Let's look at the last opinion polls in The Netherlands on the 11th of September, just right before the elections. First let's consider the measure $D$ used in the Dutch media. As said, www.peilloos.nl, has an overview here.In the bottom right corner of the overview table you will see that both "De Stemming/Intomart Gfk" and "TNS NIPO" got 24 seats wrong. "Politieke Barometer/Ipsos Synovate" and "Maurice de Hond/Peil.nl" were wrong on 18 seats. The Exit Poll ("Ipsos Synovate") were closest with 6 seats wrong.  
Now let's see what happens if we use a more traditional statistical criterion rather than $D$. As said, the properties of the $\chi^2$ test-statistic allow us to easily calculate some probabilities that allows us to judge whether the observed differences are significant or not (given the sample size). Unfortunately I could not immediately find the sample sizes used on 11/9 of all polls. I'm sure the folks of www.peilloos.nl have them somewhere on their site, but instead of looking for them I re-expressed the problem as follows:
What would be a maximum sample size that would allow us to say that the observed differences between the election outcome and the prediction from the poll could reasonably be attributed to sample variation.  

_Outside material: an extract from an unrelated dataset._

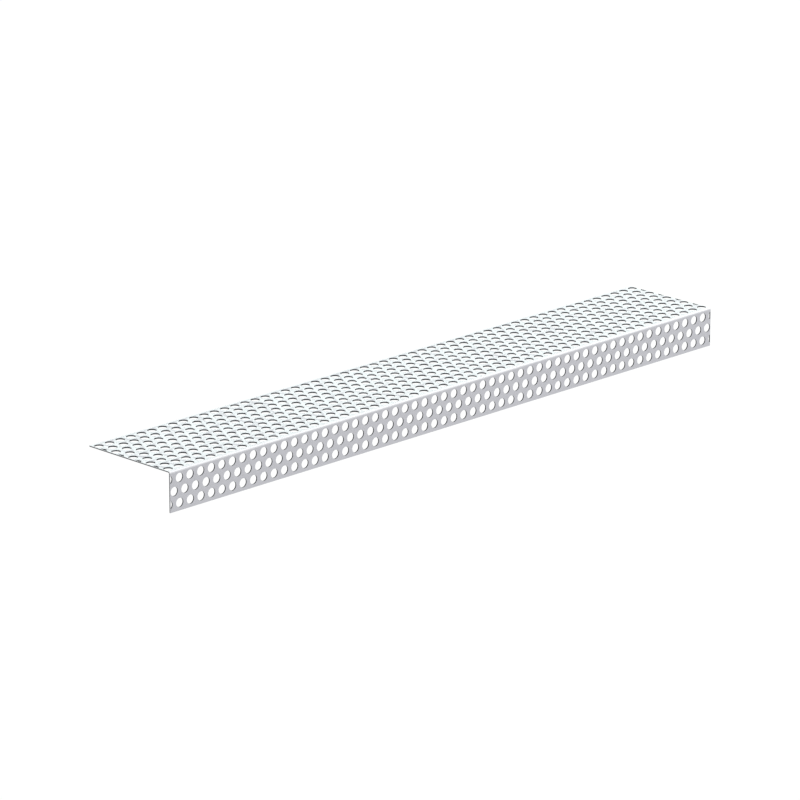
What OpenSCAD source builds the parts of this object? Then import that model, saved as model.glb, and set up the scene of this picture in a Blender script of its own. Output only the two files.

Intuitively we see that if we have a very small sample, say about 50, even big differences would seem acceptable in that they can be attributed to sample variation. Likewise, with very big samples, say a few thousand, we would expect sample variation to play much less of a role, and hence we would expect a much better result and thus accept less differences than in the smaller samples. Somewhere in between lies a threshold sample size for which we can say that the observed differences can reasonably be attributed to sample variation for all sample sizes smaller or equal to the threshold sample size. We define "reasonably" as the sample size having a $p$-value of 0.05 associated with the $\chi^2$ test-statistic. Notice that we assume simple random sampling, regardless of the actual sampling method used in the different polls. The Exit poll, for instance, is, as far as I understand it, a type of cluster sample.   

I'm sure you can calculate this analytically, but what I've done is taking the results of the 5 polls, and estimated the number of respondents for each of the $P$ parties based the number of seats assuming a Gallagher Index of 0. I've done that for all sample sizes ($n$) between 50 and 4000. Then I have done a $\chi^2$ goodness-of-fit test, using the rescaled actual results as the pilot-population. This resulted in 5 $\times$ 3951 $p$-values that I've then plotted in function of $n$. You can see the results below: 
By definition the line don't cross, so we can say that if the polls all had the same sample size (and assuming a simple random sample), the exit poll would clearly be better than all others. From the polls of the 11th of September, Maurice De Hond seems to be somewhat better than the one from Ipsos Synovate, while using the $D$-criterion both scored 18. The two with the highest score for $D$, i.e. De Stemming and TNS NIPO also scored the worst using the $\chi^2$ criterion, but with TNS NIPO scoring somewhat better. The differences between the two measures are caused by the different way bigger differences are accounted for and because of the relative expression of the difference in the case of the $\chi^2$.
Another way of interpreting this graph is as follows:
If the polls (the exit-poll excluded)  were the result of taking a simple random sample of around 500 or less we should have concluded that the observed differences could be attributed to sample variation and hence were reasonable given that sample size. For sample sizes above 500 we can say that other factors than sample variation should be called in to explain the differences. There are some marginal differences between the 4 polls in that the threshold sample size for "De Stemming" is about 400 and the threshold sample size for Maurice De Hond is around 700.
For the exit poll we can conclude that, if it was taken with a simple random sample (which is not the case) larger than about 3500, we should also have concluded that something else than sample variation was going on.
The Exit poll is, as I understand it, based on a cluster sample of about 40 electoral districts in which voters are asked to "redo" their vote. I understand there are over 40000 participants in the Exit poll. Clearly neither the sample size of 40 nor the sample size of 40000 can be used in this exercise because of the clustering effect. Other than that, for those that have used random sampling, the actual sample size should be used to evaluate the actual performance. But notice also that for all but the exit poll, all differences vanish after a sample of about 1000. As I suspect that all polls have sample sizes of at least 1000 we can indeed conclude that the argument of sample variation can"t be used to explain the differences with the actual election results.

There are a lot of assumptions in this analysis but nonetheless, I believe that the theoretical figure of 3500 for the exit poll, and 500 for all others, allow us to better appreciate what the role of randomness in polling can amount to.